(What is required): Reproduce, word for word, every line from the first one down to the line containing "handle, neck, tapered", and nothing else.

(Supplied material):
....................

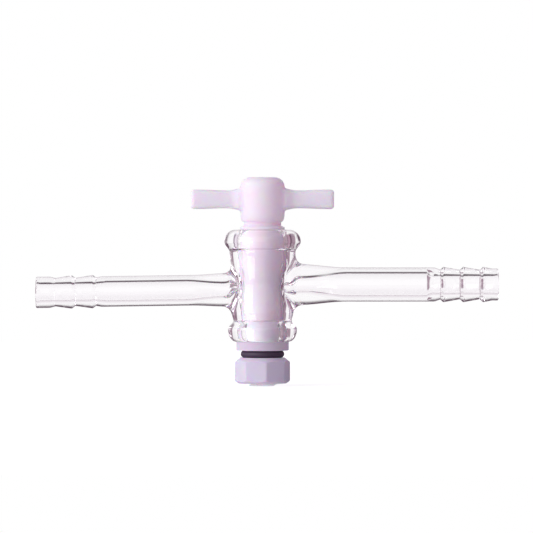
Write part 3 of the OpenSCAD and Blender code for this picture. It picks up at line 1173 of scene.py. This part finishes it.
@dataclass
class TaperedKey:
    """The key: hub, handle, neck, tapered plug, threaded stem with two flats."""

    taper: Taper
    thread: Thread
    columns: int = 120
    hub_r: float = 6.2
    hub_round: float = 2.7
    hub_root_h: float = 2.1
    neck_r: float = 5.25
    neck_h: float = 1.0
    shoulder_h: float = 0.5
    stem_r: float = 4.0
    stem_rows: int = 128
    flats: float = 6.8
    bevel: float = 0.4
    end_h: float = 0.6          # of the stem's bevelled end
    thread_end: Pair = (1.6, 0.7)       # below the plug, where the thread fades out
    thread_blend: float = 0.08  # rounding of the thread's crests
    flats_blend: float = 0.06   # rounding where the flats cut it
    recess: float = 0.6
    handle_rise: float = 6.4
    root_h: float = 5.9         # height of a wing at the hub
    waist_h: float = 5.05
    tip_h: float = 5.5
    root_t: float = 7.0         # thickness of a wing at the hub
    wing_t: float = 4.0
    root_reach: float = 3.6     # how far from the hub it is thicker
    root_full: float = 5.1      # distance from the axis at which it is thickest
    wing_rows: int = 30
    tip_l: float = 1.0          # of a wing's rounded tip
    tip_round: float = 0.8      # how far the wing draws in there
    tip_full: float = 1.5       # distance from the end at which it is tallest
    fillet: float = 0.9
    squareness: float = 5.0
    plug_window: float = 2.4    # how far the bore's window reaches above and below the bore
    plug_clear: float = 3.0     # and how far the wall round it is plain
    plug_cells: Cells = (14, 9)
    port_edge: float = 0.15     # rounding of the bore's edge
    hub_window: float = 1.0     # how far a wing's window reaches up the hub's rounding
    hub_cells: Cells = (24, 18)

    def __post_init__(self) -> None:
        """Takes the heights and the span from the frame."""
        low, high = span("key")
        self.foot = float(low[2])
        self.top = float(high[2])
        self.wing_l = float(high[0])
        self.plug_z = self.taper.foot + self.recess
        self.hub_z = self.taper.top + self.shoulder_h + self.neck_h
        self.handle_z = self.hub_z + self.handle_rise

    def hub(self, z: Array) -> Array:
        """Radius of the hub at a height, rounded in at its top."""
        over = np.clip(z - (self.top - self.hub_round), 0, self.hub_round)
        return self.hub_r - self.hub_round + np.sqrt(self.hub_round**2 - over**2)

    def rows(self) -> tuple[Array, tuple[int, int], tuple[int, int]]:
        """The key's half outline from the stem's end to the hub's top.

        Returns:
            Points of (radius, height), the plug window's rows and the hub window's rows.
        """
        foot, top, plug_z, port = self.foot, self.top, self.plug_z, self.taper.port_z
        shoulder_z, dome_z, radius = self.taper.top, self.top - self.hub_round, self.taper.radius
        bevel = rounded([(2.9, foot, 0), (self.stem_r - self.bevel, foot, 0.08),
                         (self.stem_r, foot + self.bevel, 0.08),
                         (self.stem_r, foot + self.end_h, 0)], 3)
        end = np.concatenate([level_face((0.4, 1.3, 2.1), foot), held(bevel, *FINE)])
        z = np.linspace(foot + self.end_h, plug_z - 0.3, self.stem_rows)
        stem = np.stack([0 * z + self.stem_r, z], 1)
        under, over = port - self.plug_clear, port + self.plug_clear
        low = held(rounded([(self.stem_r, plug_z - 0.2, 0), (self.stem_r, plug_z, 0.12),
                            (radius(plug_z), plug_z, 0.25), (radius(under), under, 0)], 4))
        z = np.linspace(port - self.plug_window, port + self.plug_window, self.plug_cells[0] + 1)
        cross = np.stack([radius(z), z], 1)
        shoulder = rounded([(radius(over), over, 0), (radius(shoulder_z), shoulder_z, 0.2),
                            (self.neck_r, shoulder_z + self.shoulder_h, 0.25),
                            (self.neck_r, self.hub_z, 0)], 4)
        root = arc((self.neck_r, self.hub_z + self.hub_root_h),
                   (self.hub_r - self.neck_r, self.hub_root_h), -90, 0, 12)
        z = np.linspace(self.hub_z + self.hub_root_h + 0.1, dome_z + self.hub_window,
                        self.hub_cells[0] + 1)
        side = np.stack([self.hub(z), z], 1)
        start = math.degrees(math.asin(self.hub_window / self.hub_round)) + 4
        dome = arc((self.hub_r - self.hub_round, dome_z), (self.hub_round,) * 2, start, 90, 12)
        rows = [end, stem[1:], low, cross, held(shoulder), root[1:], side, dome,
                level_face((3.2, 2.0, 0.8), top)]
        plug, hub = (sum(len(r) for r in rows[:count]) for count in (3, 6))
        return (np.concatenate(rows), (plug, plug + self.plug_cells[0]),
                (hub, hub + self.hub_cells[0]))

    def stem_points(self, points: Array) -> Array:
        """Cuts the thread and the two flats into the stem.

        Args:
            points: Points of the turned key.

        Returns:
            The points with the stem's radius cut: the lesser of the thread's radius and of
            the flats', rounded over where they cross.
        """
        (a, r), z = angle_and_radius(points), points[..., 2]
        below, above = self.thread_end
        inside = 1 - smooth_step(z, self.plug_z - below, self.plug_z - above)
        cut = soft_min(r, self.stem_r - self.thread.groove(a, z) * inside,
                       self.thread_blend)
        flat = soft_min(cut, flatted(a, self.flats), self.flats_blend)
        cut = np.where(z < self.plug_z - 0.05, flat, r)
        share = cut / np.maximum(r, 1e-6)
        return points * np.stack([share, share, np.ones_like(share)], -1)

    def wing_radius(self, a: Array, out: Array) -> Array:
        """Distance of a wing's surface from its middle line.

        A squared circle of half height h and half thickness t:
        (|cos a / h|^p + |sin a / t|^p) ^ (-1 / p).

        Args:
            a: Angles round the wing from +Z.
            out: Distances from the key's axis.

        Returns:
            The radii.
        """
        root, half, p = self.hub_r + self.root_reach, self.wing_l / 2, self.squareness
        near = np.clip((half - out) / (half - self.hub_r), 0, 1.3) ** 2
        h = self.waist_h + (self.root_h - self.waist_h) * near
        far = [(half, 0.0), (self.wing_l - self.tip_full, self.tip_h - self.waist_h)]
        h = (h + eased(out, far)) / 2
        t = self.wing_t + (self.root_t - self.wing_t) * np.clip(
            (root - out) / (root - self.root_full), 0, 1) ** 2
        return (np.abs(np.cos(a) / h) ** p + np.abs(np.sin(a) * 2 / t) ** p) ** (-1 / p)

    def build(self) -> Piece:
        """Builds the key.

        Returns:
            The piece.
        """
        skin = Skin()
        outline, plug_rows, hub_rows = self.rows()
        grid = skin.add(self.stem_points(turned_points(outline, self.columns)))
        kept = np.ones((len(grid) - 1, self.columns), bool)
        mouths = []
        for side in (1, -1):
            hub = Window(side, self.hub_cells[1], *hub_rows)
            plug = Window(side, self.plug_cells[1], *plug_rows)
            kept &= ~hub.cells(kept.shape) & ~plug.cells(kept.shape)
            self.add_wing(skin, hub, grid)
            bore = Junction(plug, self.taper.radius, self.taper.port_z, level(self.taper.port_r),
                            level(self.port_edge), inward=True)
            mouths.append(bore.grow(skin, grid, spread=5, turn=4))
        skin.weave(np.stack(mouths))
        skin.weave(grid, kept)
        skin.close(grid[0], (0, 0, self.foot))
        skin.close(grid[-1], (0, 0, self.top))
        return skin.build("tapered_key")

    def add_wing(self, skin: Skin, window: Window, grid: Array) -> None:
        """Grows one wing out of the hub and closes its tip.

        Args:
            skin: The key's skin.
            window: Where the wing joins the hub.
            grid: Indices of the turned key, one ring to a row.
        """
        a, tip = window.angles(), self.wing_l - self.tip_l
        join = Junction(window, self.hub, self.handle_z,
                        lambda angle: self.wing_radius(angle, self.hub_r + 0 * angle),
                        level(self.fillet))
        last = join.grow(skin, grid, spread=6, turn=8)
        x, y, z = skin.places(last).T
        t = (np.arange(1, self.wing_rows + 1) / self.wing_rows)[:, None]
        out = np.abs(x) + (tip - np.abs(x)) * t
        own = self.wing_radius(a, out)
        rho = own + (np.hypot(y, z - self.handle_z) - own[0]) * np.clip(1 - t * 5, 0, 1) ** 2
        bend = np.radians(np.linspace(0, 90, 9)[1:, None])
        tip_rho = self.wing_radius(a, tip + 0 * a) - self.tip_round * (1 - np.cos(bend))
        end_rho = tip_rho[-1] * np.array([[0.97], [0.6], [0.2]])
        rho = np.concatenate([rho, tip_rho, end_rho])
        out = np.concatenate([out, tip + self.tip_l * np.sin(bend) + 0 * a,
                              self.wing_l + 0 * end_rho])
        last = skin.branch(last, np.stack([window.side * out, rho * np.sin(a),
                                           self.handle_z + rho * np.cos(a)], -1))
        skin.close(last, (window.side * self.wing_l, 0, self.handle_z))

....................

(Expected answer):
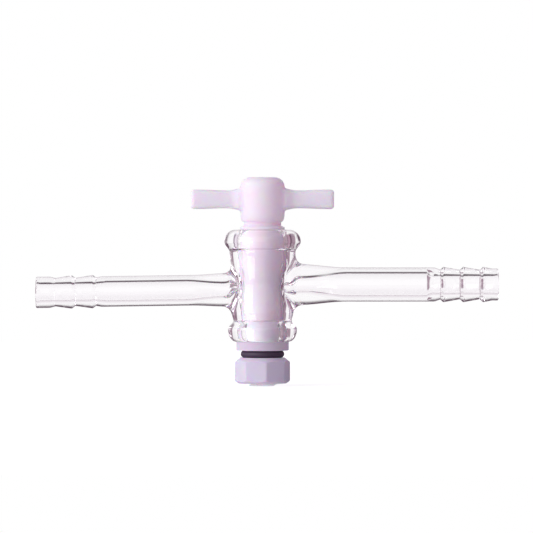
Write part 3 of the OpenSCAD and Blender code for this picture. It picks up at line 1173 of scene.py. This part finishes it.
@dataclass
class TaperedKey:
    """The key: hub, handle, neck, tapered plug, threaded stem with two flats."""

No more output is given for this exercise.